I got up late this morning and walked into the family room. Benjamin was sitting at the corner of our big round couch eating a toaster waffle. He looked, newly de-mulleted (first haircut yesterday), wearing a red zip-up sweater. Tricia was taking a cup of lukewarm coffee off of the table next to him. “I gave him the waffle and he just came in here and sat down where I was studying. Then he picked up my pen and used it to stir my coffee.” There was an informal handoff: Tricia went off to the bathroom, and I watched Benjie, poured him some milk, and started a kettle of water for myself.
“Good morning. Hey, do you want to watch some Sesame Street?”
Clear as anything, Benjie sang out the first three notes of the Sesame Street song. “Dooo doo-doo.” Not quite enough that royalties would have to be paid if it had been broadcast, but enough that the music could be recognized, and enough to impress me.

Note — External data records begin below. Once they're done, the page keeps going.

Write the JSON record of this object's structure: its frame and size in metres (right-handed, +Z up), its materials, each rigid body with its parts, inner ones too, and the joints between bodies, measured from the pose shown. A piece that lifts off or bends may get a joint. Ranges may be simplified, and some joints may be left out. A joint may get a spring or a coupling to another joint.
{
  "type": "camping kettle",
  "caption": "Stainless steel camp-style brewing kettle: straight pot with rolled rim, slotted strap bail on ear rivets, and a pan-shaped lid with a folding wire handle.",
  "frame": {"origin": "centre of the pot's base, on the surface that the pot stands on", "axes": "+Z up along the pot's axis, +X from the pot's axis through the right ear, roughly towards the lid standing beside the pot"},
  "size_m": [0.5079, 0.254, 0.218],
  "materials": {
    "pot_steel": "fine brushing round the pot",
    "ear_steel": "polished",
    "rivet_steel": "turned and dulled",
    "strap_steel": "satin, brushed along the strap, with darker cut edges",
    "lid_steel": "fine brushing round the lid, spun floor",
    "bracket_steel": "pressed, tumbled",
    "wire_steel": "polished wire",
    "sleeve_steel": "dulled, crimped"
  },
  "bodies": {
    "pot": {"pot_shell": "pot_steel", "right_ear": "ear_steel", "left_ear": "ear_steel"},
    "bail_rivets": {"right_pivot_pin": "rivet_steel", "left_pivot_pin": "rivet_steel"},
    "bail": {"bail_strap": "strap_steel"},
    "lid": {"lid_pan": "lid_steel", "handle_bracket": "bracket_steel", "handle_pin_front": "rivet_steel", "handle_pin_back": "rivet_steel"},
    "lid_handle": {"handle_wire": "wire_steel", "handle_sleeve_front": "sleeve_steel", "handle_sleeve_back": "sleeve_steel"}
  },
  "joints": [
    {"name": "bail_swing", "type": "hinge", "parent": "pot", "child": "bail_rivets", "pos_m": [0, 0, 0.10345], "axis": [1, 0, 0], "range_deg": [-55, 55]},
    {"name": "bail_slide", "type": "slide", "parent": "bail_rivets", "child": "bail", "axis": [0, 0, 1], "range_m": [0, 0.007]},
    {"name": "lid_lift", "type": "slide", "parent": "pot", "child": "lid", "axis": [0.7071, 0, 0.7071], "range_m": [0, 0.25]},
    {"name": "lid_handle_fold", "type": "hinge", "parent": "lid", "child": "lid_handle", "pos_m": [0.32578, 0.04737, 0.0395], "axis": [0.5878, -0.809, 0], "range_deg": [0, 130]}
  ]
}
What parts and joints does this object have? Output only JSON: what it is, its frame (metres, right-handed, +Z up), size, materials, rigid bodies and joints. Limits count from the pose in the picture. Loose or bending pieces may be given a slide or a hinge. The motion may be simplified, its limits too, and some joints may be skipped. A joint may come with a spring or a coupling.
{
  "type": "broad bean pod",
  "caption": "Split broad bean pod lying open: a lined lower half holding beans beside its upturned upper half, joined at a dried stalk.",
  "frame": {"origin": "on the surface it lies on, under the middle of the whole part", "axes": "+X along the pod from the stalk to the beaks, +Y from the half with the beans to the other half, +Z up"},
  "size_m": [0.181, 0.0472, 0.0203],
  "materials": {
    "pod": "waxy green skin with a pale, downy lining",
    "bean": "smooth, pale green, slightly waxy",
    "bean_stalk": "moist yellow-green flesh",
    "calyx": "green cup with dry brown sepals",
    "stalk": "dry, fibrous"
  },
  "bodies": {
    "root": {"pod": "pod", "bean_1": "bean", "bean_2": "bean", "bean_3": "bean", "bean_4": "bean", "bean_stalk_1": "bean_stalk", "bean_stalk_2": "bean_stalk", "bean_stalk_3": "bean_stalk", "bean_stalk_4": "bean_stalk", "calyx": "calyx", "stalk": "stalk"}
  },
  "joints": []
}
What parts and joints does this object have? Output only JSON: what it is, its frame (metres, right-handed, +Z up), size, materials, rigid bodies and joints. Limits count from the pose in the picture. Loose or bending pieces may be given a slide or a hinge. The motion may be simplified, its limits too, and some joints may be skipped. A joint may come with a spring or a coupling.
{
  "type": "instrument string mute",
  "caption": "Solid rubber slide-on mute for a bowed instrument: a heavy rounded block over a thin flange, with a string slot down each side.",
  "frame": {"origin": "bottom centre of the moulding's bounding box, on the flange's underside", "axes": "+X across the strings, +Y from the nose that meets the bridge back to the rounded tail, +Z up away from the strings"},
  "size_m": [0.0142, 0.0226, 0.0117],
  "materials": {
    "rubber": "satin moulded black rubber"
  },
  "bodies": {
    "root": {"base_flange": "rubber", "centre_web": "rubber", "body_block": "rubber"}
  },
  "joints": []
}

A week ago, I picked him up from daycare a couple of hours early. I walked into the classroom, navigated the childproof gate, and found him and another boy huddled over a xylophone. When Benjie heard my voice, he turned and started to run toward me. Halfway across the room, he hesitated. He turned around and walked back over to the other boy. He bent down onto his knees, put his hand on the boys shoulder, and looked him straight in the eye before turning around again and walking calmly back toward me.
A coworker just pointed out two red-headed conures squawking away on the power lines outside our office.
The title for the job ad says, “This is not a job.” I think that this is a coded reference to the Rene Magritte’s famous painting The Treachery of Images.” So I follow the link, and the first line says “…it is a career!!” Two exclamation points.
Yesterday on the bike path that we walk on to get to the park and the plaza in our new suburban neighborhood, I noticed a sprinkling of orange flowers (this kind), all wound tightly into little buds. In Seattle these flowers are already open, I told Tricia. This morning I walked up the same path. The flowers had all opened up and flattened out wider than I ever see them in Seattle.
If you see interview footage of me on the local news saying something intelligent about security cameras in parks, then I assure you that my words were taken completely out of context. My answers were actually inarticulate and internally inconsistent.
If there’s footage of me playing with my son in that news story (captured perhaps by security cameras), and if it looks like I knocked a three year old girl in the head with the back of a swing, that’s exactly what happened, and I regret it.
When cell phone miniaturization advances to the point that Bluetooth earpieces are tiny beads that fit into a user’s ear canal, it will be more difficult to tell assholes from everyone else.
A passing remark by Dan helped me find the appropriate home for Benjamin’s web presence.
When I clicked on the link to badspock.blogspot.com (via Tom), I had the fully formed image of a blog about current events written from the point of view of the parallel universe Spock from the episode Mirror, Mirror — the one who had a goatee and who wasn’t bad himself, so much as he was from a bad universe.
The site is instead a collection of bad drawings of Spock, an infinitely better idea than mine.
Somewhere in a box at my parents house (or possibly in a landfill) there’s a bad drawing of Spock’s father, Sarek, along with the characters known only as Romulan Commander from Balance of Terror and Klingon Commander from Star Trek: The Motion Picture, drawn by me twenty years ago and signed by Mark Leonard, the actor who played all three characters. (Oh, my long suffering parents! They put hundreds of miles on their cars taking me to Star Trek conventions. Benjamin, spare me.)
Tuesday, January 22, 2008
Benjamin and I spent the afternoon walking around Berkeley while Tricia went to interviews. Our stroll stretched longer than expected as Tricia’s interviews ran late. I was armed with enough diapers and formula to keep Benjamin dry and fed. He had a bottle and flirted with girls at the Peet’s by the BART station, and he napped in the Baby Bjorn while I browsed bookstores. We had a good time. Tricia finally found us after six, finishing our dinners at a cafe on Telegraph Avenue. We were happy to see her, Benjamin to the point of bliss. We shared a brief reunion. Then, business-like, Tricia and I loaded Benjamin into his back-facing car seat, strapped it into the rental car, and headed back across the Bay. Tricia took the wheel: “I’ll drive. I’m already sort of in that mode.”
Benjie reached the end of his patience in the car. He started to fuss. I pulled faces and made funny noises, cheap laughs that got us through the toll booth and onto the Bridge. Tricia sang to him from the drivers seat. But by the time we’d crossed Treasure Island, Benjie had broken down, crying and babbling, “Ba-ba-bababa”, inconsolable. The “baba”-babbling has been a familiar sound in the last three weeks. Today it was more insistent than we’d heard it before; and somewhere over the Bay, we realized that Benjamin’s “Bababba” was starting to sound a lot like “Mamama.” Benjamin taught us his first word today.
Tuesday, December 4, 2007


Benjamin has started to favor his thumb over his foot. Progress.